Location: Hard Winter Wheat Genetics ResearchTitle: Increasing temperature reduces wheat resistance mediated by major resistance genes to the gall midge Mayetiola destructor (Diptera: Cecidomyiidae) Author
|Tang, Guowen - Yunnan Agricultural University|
|Liu, Xuming - Kansas State University|
|Chen, Guo-hua - Yunnan Agricultural University|
|Whitworth, R. Jeff - Kansas State University|
Submitted to: Journal of Economic Entomology
Publication Type: Peer Reviewed Journal
Publication Acceptance Date: 1/29/2018
Publication Date: 3/16/2018
Citation: Tang, G., Liu, X., Chen, G., Whitworth, R., Chen, M. 2018. Increasing temperature reduces wheat resistance mediated by major resistance genes to the gall midge Mayetiola destructor (Diptera: Cecidomyiidae). Journal of Economic Entomology. 111(3):1433-1438. https://doi.org/10.1093/jee/toy048.
DOI: https://doi.org/10.1093/jee/toy048 Interpretive Summary: The Hessian fly is one of the most destructive pests of wheat.

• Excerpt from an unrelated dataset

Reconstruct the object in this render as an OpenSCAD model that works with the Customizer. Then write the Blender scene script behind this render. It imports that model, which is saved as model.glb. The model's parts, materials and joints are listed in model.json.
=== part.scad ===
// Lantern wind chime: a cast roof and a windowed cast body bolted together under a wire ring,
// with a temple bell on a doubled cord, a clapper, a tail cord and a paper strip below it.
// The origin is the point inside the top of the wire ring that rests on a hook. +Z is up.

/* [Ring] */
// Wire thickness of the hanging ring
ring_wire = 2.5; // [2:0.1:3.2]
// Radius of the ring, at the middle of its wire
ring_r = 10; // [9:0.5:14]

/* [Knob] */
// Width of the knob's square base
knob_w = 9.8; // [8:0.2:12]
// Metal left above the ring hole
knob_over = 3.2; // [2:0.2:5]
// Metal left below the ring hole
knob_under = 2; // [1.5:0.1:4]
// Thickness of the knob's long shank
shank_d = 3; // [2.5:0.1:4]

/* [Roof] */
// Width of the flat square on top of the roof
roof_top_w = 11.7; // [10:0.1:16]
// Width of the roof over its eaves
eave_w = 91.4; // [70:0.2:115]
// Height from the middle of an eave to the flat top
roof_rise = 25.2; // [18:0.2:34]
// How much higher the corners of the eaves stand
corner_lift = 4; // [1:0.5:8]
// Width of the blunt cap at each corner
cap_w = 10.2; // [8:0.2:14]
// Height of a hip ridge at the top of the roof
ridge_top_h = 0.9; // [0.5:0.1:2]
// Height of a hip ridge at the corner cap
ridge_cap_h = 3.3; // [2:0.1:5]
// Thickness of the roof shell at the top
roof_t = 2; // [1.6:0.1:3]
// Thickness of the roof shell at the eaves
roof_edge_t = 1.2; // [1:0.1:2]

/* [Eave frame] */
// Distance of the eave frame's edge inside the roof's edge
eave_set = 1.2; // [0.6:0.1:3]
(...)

Host plant resistance is one of the major control measure for this insect pest. However, the effectiveness of plant resistance mediated by major resistance genes is sensitive to temperature, namely, resistance in wheat is lost above a certain temperature. This study examined the temperature sensitivity of wheat cultivars containing 20 different resistance genes. Cultivars with different resistance genes exhibited different sensitivity, with cultivars carrying H15, H26, and H32 exhibiting the most temperature resistance, whereas cultivars containing H17, H18, and H19 the most temperature sensitive. We also found that genetic background in addition the major resistance genes did affect temperature sensitivity of a cultivar as well. Our results should provide very useful information for breeders to choose which resistance genes to be incorporated into their breeding lines based on historic temperatures in their regions.

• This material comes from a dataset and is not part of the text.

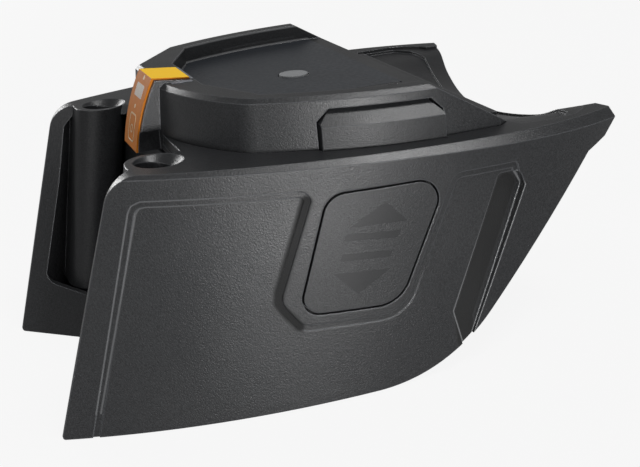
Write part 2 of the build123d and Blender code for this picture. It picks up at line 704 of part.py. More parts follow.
def coil_spring():
    """Compression spring between the housing wall and the link, along Y."""
    gap = 0.15
    length = SPRING_SEAT_Y - TUB_HALF - 2 * gap - SPRING_WIRE
    radius = SPRING_R - SPRING_WIRE / 2
    path = Helix(length / SPRING_TURNS, length, radius)
    section = Plane(path @ 0, z_dir=path % 0) * Circle(SPRING_WIRE / 2)
    coil = sweep(section, path)
    return Pos(SPRING_X, TUB_HALF + gap + SPRING_WIRE / 2, SPRING_Z) * Rot(-90, 0, 0) * coil


def cell_centres():
    """Centres of the cells from above: rows of three, four and three that lean with the housing."""
    centres = []
    for row, count in enumerate((3, 4, 3)):
        z = CELL_TOP_Z - row * CELL_PITCH
        x0 = BLOCK_LEFT_X + lean_x(z) + TUB_T + CELL_R + FRAME_SKIN + 0.6
        x0 += 0 if row else TOP_ROW_SHIFT
        centres.append([(x0 + column * CELL_PITCH, z) for column in range(count)])
    return centres


def along_y(x, z, radius, y0, y1):
    return Pos(x, (y0 + y1) / 2, z) * Rot(90, 0, 0) * Cylinder(radius, y1 - y0)


def cell(x, z):
    """One cell with its wrapper: a can with a shoulder and a raised contact at one end."""
    half = CELL_LENGTH / 2
    can = along_y(x, z, CELL_R, -half, half)
    can = chamfer(can.edges().filter_by(GeomType.CIRCLE), 0.5)
    groove = along_y(x, z, CELL_R + 1, half - 4.2, half - 3.2)
    return can - (groove - along_y(x, z, CELL_R - 0.6, half - 5, half - 2))


def frame_rows(grow):
    """Side view of the cell frame, one rounded row over the other."""
    rows = None
    for row in cell_centres():
        x0, z = row[0]
        x1 = row[-1][0]
        slab = Pos((x0 + x1) / 2, z) * SlotCenterToCenter(x1 - x0, 2 * (CELL_R + grow))
        rows = slab if rows is None else rows + slab
    return rows


def cell_frame():
    """Frame round the far ends of the cells, with a lip over each end and feet for the board."""
    half = CELL_LENGTH / 2
    end = half + SEAM + FRAME_LIP
    frame = side_cut(frame_rows(FRAME_SKIN), FRAME_INNER, end)
    for row in cell_centres():
        for x, z in row:
            frame -= along_y(x, z, CELL_R + CELL_CLEAR, 0, half + SEAM)
            frame -= along_y(x, z, CELL_R * 0.62, 0, end + 1)
    top = CELL_TOP_Z + CELL_R + FRAME_SKIN
    for x in board_screw_xs():
        foot = box(x - 3, x + 3, FRAME_INNER, end, top - 1, BOARD_Z)
        foot &= box(x - 3, x + 3, BOARD_SCREW_Y - 3, BOARD_SCREW_Y + 3, -FAR, FAR)
        frame += foot
        frame -= Pos(x, BOARD_SCREW_Y, BOARD_Z) * Cylinder(BOARD_SCREW_R, 5)
    return frame


def board_screw_xs():
    row = cell_centres()[0]
    return (row[0][0] + 2.5, row[-1][0] - 2.5)


def insulator_rings():
    group = None
    y0 = CELL_LENGTH / 2 + SEAM / 3
    for row in cell_centres():
        for x, z in row:
            ring = along_y(x, z, CELL_R * 0.6, y0, y0 + 0.3)
            ring -= along_y(x, z, CELL_R * 0.35, y0 - 1, y0 + 1)
            group = ring if group is None else group + ring
    return group


def bus_strips(near):
    """Welded strips that join the cells in series, pair by pair, at one end of the cells."""
    y0 = CELL_LENGTH / 2 + SEAM + FRAME_LIP + 0.1
    rows = cell_centres()
    cells = rows[0] + rows[1][::-1] + rows[2]
    start = 1 if near else 0
    group = None
    for index in range(start, len(cells) - 1, 2):
        (x0, z0), (x1, z1) = cells[index], cells[index + 1]
        reach = hypot(x1 - x0, z1 - z0)
        turn = degrees(atan((z1 - z0) / (x1 - x0))) if abs(x1 - x0) > 1 else 90
        shape = Pos((x0 + x1) / 2, (z0 + z1) / 2) * Rot(0, 0, turn) * SlotCenterToCenter(reach, 8)
        strip = side_cut(shape, y0, y0 + STRIP_T)
        for x, z in ((x0, z0), (x1, z1)):
            strip += along_y(x, z, CELL_R * 0.3, CELL_LENGTH / 2 + 0.05, y0 + STRIP_T / 2)
        group = strip if group is None else group + strip
    return group


def insulating_sheet():
    y0 = CELL_LENGTH / 2 + SEAM + FRAME_LIP + STRIP_T + 0.25
    return side_cut(frame_rows(FRAME_SKIN - 0.6), y0, y0 + SHEET_T)


def foam_pad():
    y0 = CELL_LENGTH / 2 + SEAM + FRAME_LIP + STRIP_T + SHEET_T + 0.55
    return side_cut(frame_rows(-1.5), y0, TUB_HALF - TUB_T - 0.3)


def control_board():
    board = box(BOARD_X0, BOARD_X1, -BOARD_HALF, BOARD_HALF, BOARD_Z, BOARD_Z + BOARD_T)
    board = board & block_solid(-COVER_T - 1, z1=FLOOR_Z)
    for x in board_screw_xs():
        for side in (1, -1):
            board -= Pos(x, side * BOARD_SCREW_Y, BOARD_Z + BOARD_T / 2) * Cylinder(BOARD_SCREW_R + 0.15, 5)
    return board


def board_parts():
    """What is soldered on the board: a chip, switching transistors with their legs, a shunt and a fuse."""
    z0 = BOARD_Z + BOARD_T
    group = Part()
    for x, y, length, width, height in BOARD_PARTS:
        group += box(x, x + length, y, y + width, z0, z0 + height)
    return group


def board_screws():
    group = None
    for x in board_screw_xs():
        for side in (1, -1):
            top = BOARD_Z + BOARD_T
            at = (x, side * BOARD_SCREW_Y)
            shank = Pos(*at, top - BOARD_SCREW_L / 2) * Cylinder(BOARD_SCREW_R - 0.05, BOARD_SCREW_L)
            head = Pos(*at, top + BOARD_HEAD_T / 2) * Cylinder(BOARD_HEAD_R, BOARD_HEAD_T)
            drive = Pos(*at, top + BOARD_HEAD_T) * Box(BOARD_HEAD_R / 4, BOARD_HEAD_R * 1.2, BOARD_HEAD_T)
            screw = shank + (head - drive)
            group = screw if group is None else group + screw
    return group


def terminal_block():
    """Block with one slot for each blade of the machine, open at the sunk floor."""
    width = TERMINAL_COUNT * TERMINAL_PITCH
    block = box(TERMINAL_X0, TERMINAL_X0 + width, TERMINAL_Y0, TERMINAL_Y0 + TERMINAL_DEPTH,
                BOARD_Z + BOARD_T + TERMINAL_GAP, TERMINAL_TOP)
    for index in range(TERMINAL_COUNT):
        x = TERMINAL_X0 + (index + 0.5) * TERMINAL_PITCH
        y0 = TERMINAL_Y0 + TERMINAL_WALL
        y1 = TERMINAL_Y0 + TERMINAL_DEPTH - TERMINAL_WALL
        block -= box(x - TERMINAL_SLOT / 2, x + TERMINAL_SLOT / 2, y0, y1, 0, FAR)
    return block


def terminal_clips():
    """Sprung contact clips, one in each slot."""
    group = None
    z0 = BOARD_Z + BOARD_T + TERMINAL_GAP
    z1 = TERMINAL_TOP - CLIP_LOW
    y0 = TERMINAL_Y0 + CLIP_LOW
    y1 = TERMINAL_Y0 + TERMINAL_DEPTH - CLIP_LOW
    for index in range(TERMINAL_COUNT):
        x0 = TERMINAL_X0 + (index + 0.5) * TERMINAL_PITCH - CLIP_W / 2
        x1 = x0 + CLIP_W
        clip = box(x0, x1, y0, y1, z0, z1)
        clip -= box(x0 + CLIP_T, x1 - CLIP_T, y0 - 1, y1 + 1, z0 + CLIP_T, z1 + 1)
        group = clip if group is None else group + clip
    return group


def thermistor():
    """Bead against the top row of cells, with a tail up to the board."""
    row = cell_centres()[0]
    x = (row[0][0] + row[1][0]) / 2
    z = row[0][1] + sqrt((CELL_R + 1.45) ** 2 - (CELL_PITCH / 2) ** 2)
    bead = along_y(x, z, 1.4, -4, 4)
    return bead + box(x - 0.4, x + 0.4, -1.5, 1.5, z, BOARD_Z - 0.05)


def housing_screws():
    """Screws from below into the lugs of both wings."""
    group = None
    for x in LUG_XS:
        for side in (1, -1):
            y = side * lug_y(x)
            shank = extrude(foot_plane(x, y, SCREW_HEAD_T) * Circle(SCREW_R - 0.05), SCREW_LENGTH)
            head = extrude(foot_plane(x, y, 0.1) * Circle(SCREW_HEAD_R), SCREW_HEAD_T - 0.1)
            drive = extrude(foot_plane(x, y, 0) * RegularPolygon(1.4, 6), 1.0)
            screw = shank + head - drive
            group = screw if group is None else group + screw
    return group


def both(solid):
    """A piece for the far side and its mirror image for the near side."""
    return solid, mirror(solid, about=Plane.XZ)


def pieces():
    made = {
        "top_cover": top_cover(),
        "lower_housing": lower_housing(),
        "orange_band": orange_band(),
        "blank_label_plate": label_plate(),
        "vent_disc": vent_disc(),
        "terminal_block": terminal_block(),
        "terminal_clips": terminal_clips(),
        "control_board": control_board(),
        "board_parts": board_parts(),
        "board_screws": board_screws(),
        "housing_screws": housing_screws(),
        "thermistor": thermistor(),
        "far_side_cover": side_cover(),
        "near_side_cover": mirror(side_cover(near=True), about=Plane.XZ),
        "far_bus_strips": bus_strips(False),
        "near_bus_strips": mirror(bus_strips(True), about=Plane.XZ),
    }
    for name, solid in (
        ("catch", catch()),
        ("latch_link", latch_link()),
        ("release_button", button()),
        ("return_spring", coil_spring()),
        ("cell_frame", cell_frame()),
        ("insulator_rings", insulator_rings()),
        ("insulating_sheet", insulating_sheet()),
        ("foam_pad", foam_pad()),
    ):
        made["far_" + name], made["near_" + name] = both(solid)
    number = 0
    for row in cell_centres():
        for x, z in row:
            number += 1
            made["cell_" + str(number)] = cell(x, z)
    return made


def stand(shape, shift=(0, 0, 0)):
    """Tilt a piece so that the pack stands on its wings, then move it onto its origin."""
    return Pos(*shift) * Rot(0, STAND_TILT, 0) * shape


def main():
    made = pieces()
    boxes = [stand(solid).bounding_box() for solid in made.values()]
    low = [min(b.min.X for b in boxes), min(b.min.Y for b in boxes), min(b.min.Z for b in boxes)]
    high = [max(b.max.X for b in boxes), max(b.max.Y for b in boxes)]
    shift = (-(low[0] + high[0]) / 2, -(low[1] + high[1]) / 2, -low[2])
    for name, solid in made.items():
        export_step(stand(solid, shift), os.path.join("parts", name + ".step"))
    print("moved by", [round(value, 4) for value in shift], "tilt", round(STAND_TILT, 4))


if __name__ == "__main__":
    main()
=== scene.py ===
import math

import bmesh
import bpy
from bpy.props import FloatProperty, FloatVectorProperty, IntProperty, PointerProperty
from mathutils import Matrix, Vector


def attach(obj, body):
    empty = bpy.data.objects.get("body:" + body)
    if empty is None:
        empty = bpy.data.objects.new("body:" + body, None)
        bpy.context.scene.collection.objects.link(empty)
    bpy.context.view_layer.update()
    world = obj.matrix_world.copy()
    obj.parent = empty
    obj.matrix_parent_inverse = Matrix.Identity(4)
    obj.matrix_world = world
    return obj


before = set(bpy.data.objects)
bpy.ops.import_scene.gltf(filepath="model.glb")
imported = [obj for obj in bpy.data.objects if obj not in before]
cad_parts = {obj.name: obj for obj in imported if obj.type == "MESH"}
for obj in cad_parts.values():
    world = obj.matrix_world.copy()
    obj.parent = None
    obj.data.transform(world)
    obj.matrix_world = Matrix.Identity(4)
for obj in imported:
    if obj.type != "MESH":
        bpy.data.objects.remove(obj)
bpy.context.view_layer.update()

bl_info = {
    "name": "Vacuum cleaner battery looks",
    "version": (1, 0, 0),
    "blender": (4, 5, 0),
    "location": "3D View > Sidebar > Battery",
    "description": "Dresses the battery's CAD frame with moulded plastic, film, metal and small trim",
    "category": "Object",
}

# The pack is drawn in millimetres with its deck level, then tilted onto its standing edges
TILT = math.radians(4.3203)
SHIFT = (-0.0422668, 0.0, 0.067554)
# The wings in the side view: how far they lean with height, the place and half width of their crest,
# and the radius of their crown behind it and toward the nose
LEAN = 0.17
CREST = (84.0, 65.9)
REAR_R = 227.1
NOSE_R = 97.6
# Fold, middle and foot of the band's curved face, in the side view
BAND = ((7.8, 15.2), (3.45, 5.0), (1.15, -5.0))

# Half width, in metres, beyond which the wings have nothing inside them near these lines
WING_SKIN = 0.052
# Lines of the sunk field and the slot on the wings, in the side view, along which shade and highlights are
# painted
SLOT_MIDDLE = ((86.4, -13.4), (72.2, -47.6), (72.6, -54.0))
SLOT_LEFT_RIM = ((83.2, -11.2), (69.2, -45.4), (72.0, -57.0))
SLOT_RIGHT_RIM = ((88.6, -9.9), (91.0, -14.0), (74.6, -53.0), (73.6, -57.0))
FIELD_WALL = ((32.2, -9.6), (23.4, -33.2), (23.0, -36.0), (24.2, -38.2), (27.8, -42.9))
FIELD_RIM = ((-24.6, -63.0), (-10.2, -9.6), (-9.2, -7.5), (-7.0, -6.5), (30.0, -7.0))
FIELD_STEP_RIM = ((-23.4, -63.0), (-8.3, -9.8), (-7.4, -8.5), (-6.0, -8.1), (29.6, -8.6))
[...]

Technical Abstract: Mayetiola destructor (Say) (Diptera: Cecidomyiidae) is a destructive pest of wheat and is mainly controlled by deploying resistant cultivars. Unfortunately, wheat resistance to Hessian fly is often lost when temperatures rise to a certain level. This study analyzed temperature sensitivity of 20 wheat cultivars that contain different resistance (R)genes. The lowest temperatures at which the percentage of resistant plants fell below 50% in an assay were 18°C for ‘D6647 H17’ (921680D1–7) (containing the R gene H17), 20°C for ‘Redland’ (H18), 22°C for ‘84702B14-1-3-4-3’ (H19), 24°C for ‘Carol’ (H3) and ‘Sincape90’ (H29), 26°C for ‘Erin’ (H5), ‘Jori 13’ (H20), and ‘PI59190’ (H28), 28°C for ‘Joy’ (H10), ‘KS99WGRC42’ (Hdic), ‘Karen’ (H11), ‘Caldwell’ (H6), and ‘Seneca’ (H7H8), 30°C for ‘KS85WGRC01’ (H22) and ‘KS92WGRC20’ (H25), 32°C for ‘Molly’ (H13), and 34°C for ‘Iris’ (H9). The three cultivars ‘H32 Synthetic’ (H32),‘81602C5-3-3-8-1’ (H15), and ‘KS93WGRC26’ (H26) exhibited the most resistance to temperature increases. The percentages of resistant plants remained above 50% at 36°C for these three cultivars, the highest temperature that can be tested without significantly damaging wheat plant growth. The temperature sensitivity of R gene-mediated fly resistance is also strongly affected by genetic background of wheat cultivars that contain a specific R gene. Our data should provide useful information for breeding wheat resistance to control Hessian fly damage in different regions based on historic temperature data.